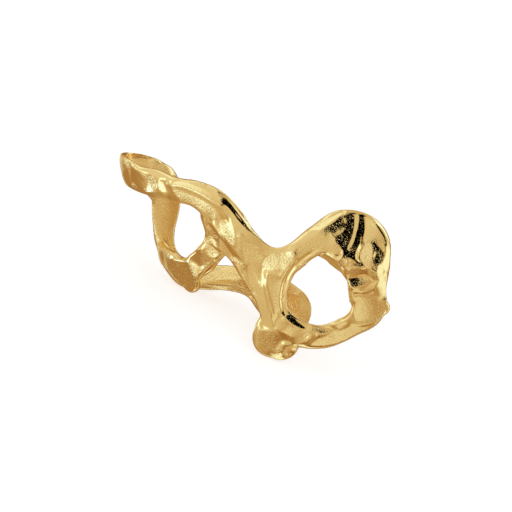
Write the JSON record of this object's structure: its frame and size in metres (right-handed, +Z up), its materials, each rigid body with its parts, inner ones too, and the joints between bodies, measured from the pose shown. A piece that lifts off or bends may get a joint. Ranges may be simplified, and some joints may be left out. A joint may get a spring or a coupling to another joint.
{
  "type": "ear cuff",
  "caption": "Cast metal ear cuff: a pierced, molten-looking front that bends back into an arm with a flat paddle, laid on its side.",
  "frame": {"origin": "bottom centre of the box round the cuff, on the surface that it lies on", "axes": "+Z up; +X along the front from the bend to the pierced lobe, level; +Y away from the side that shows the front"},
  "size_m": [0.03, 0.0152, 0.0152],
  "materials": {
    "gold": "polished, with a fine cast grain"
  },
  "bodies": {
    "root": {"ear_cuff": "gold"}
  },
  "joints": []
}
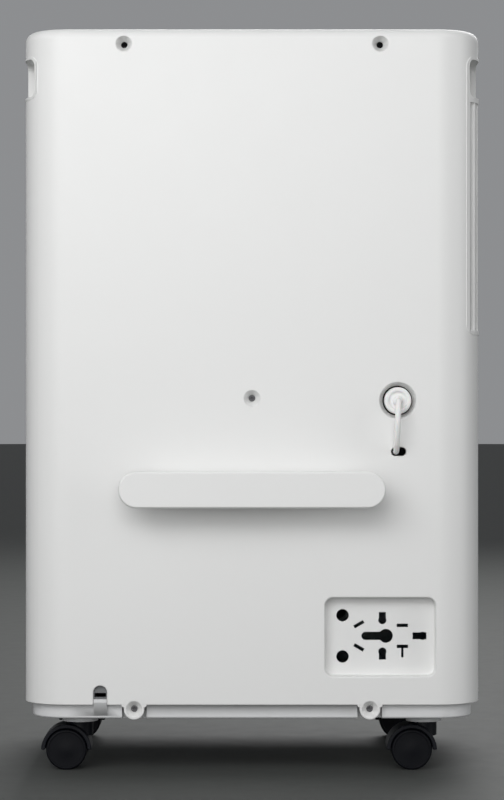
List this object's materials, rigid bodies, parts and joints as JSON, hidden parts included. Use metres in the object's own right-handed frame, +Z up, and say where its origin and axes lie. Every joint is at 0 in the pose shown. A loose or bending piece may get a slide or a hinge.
▬▬▬
| What the task requires |
Give back the whole listing exactly as it reads.

| Answer to the exercise |
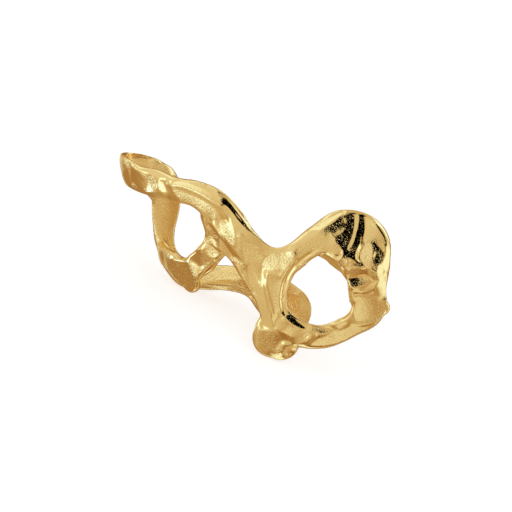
Write the JSON record of this object's structure: its frame and size in metres (right-handed, +Z up), its materials, each rigid body with its parts, inner ones too, and the joints between bodies, measured from the pose shown. A piece that lifts off or bends may get a joint. Ranges may be simplified, and some joints may be left out. A joint may get a spring or a coupling to another joint.
{
  "type": "ear cuff",
  "caption": "Cast metal ear cuff: a pierced, molten-looking front that bends back into an arm with a flat paddle, laid on its side.",
  "frame": {"origin": "bottom centre of the box round the cuff, on the surface that it lies on", "axes": "+Z up; +X along the front from the bend to the pierced lobe, level; +Y away from the side that shows the front"},
  "size_m": [0.03, 0.0152, 0.0152],
  "materials": {
    "gold": "polished, with a fine cast grain"
  },
  "bodies": {
    "root": {"ear_cuff": "gold"}
  },
  "joints": []
}
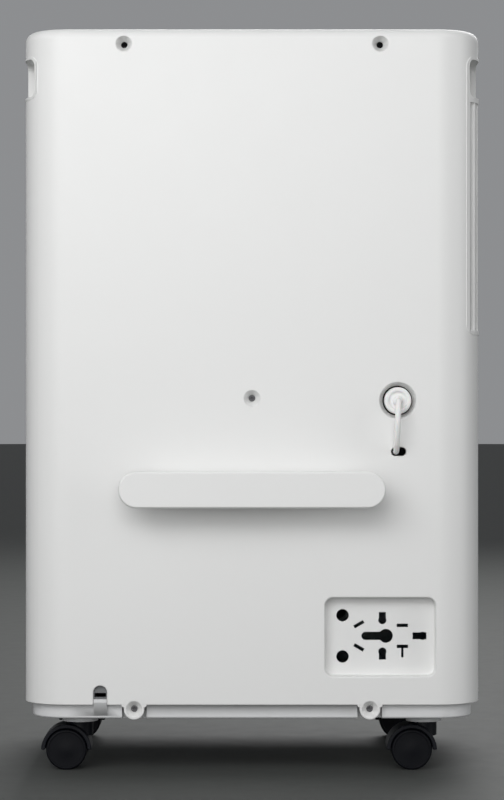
List this object's materials, rigid bodies, parts and joints as JSON, hidden parts included. Use metres in the object's own right-handed frame, +Z up, and say where its origin and axes lie. Every joint is at 0 in the pose shown. A loose or bending piece may get a slide or a hinge.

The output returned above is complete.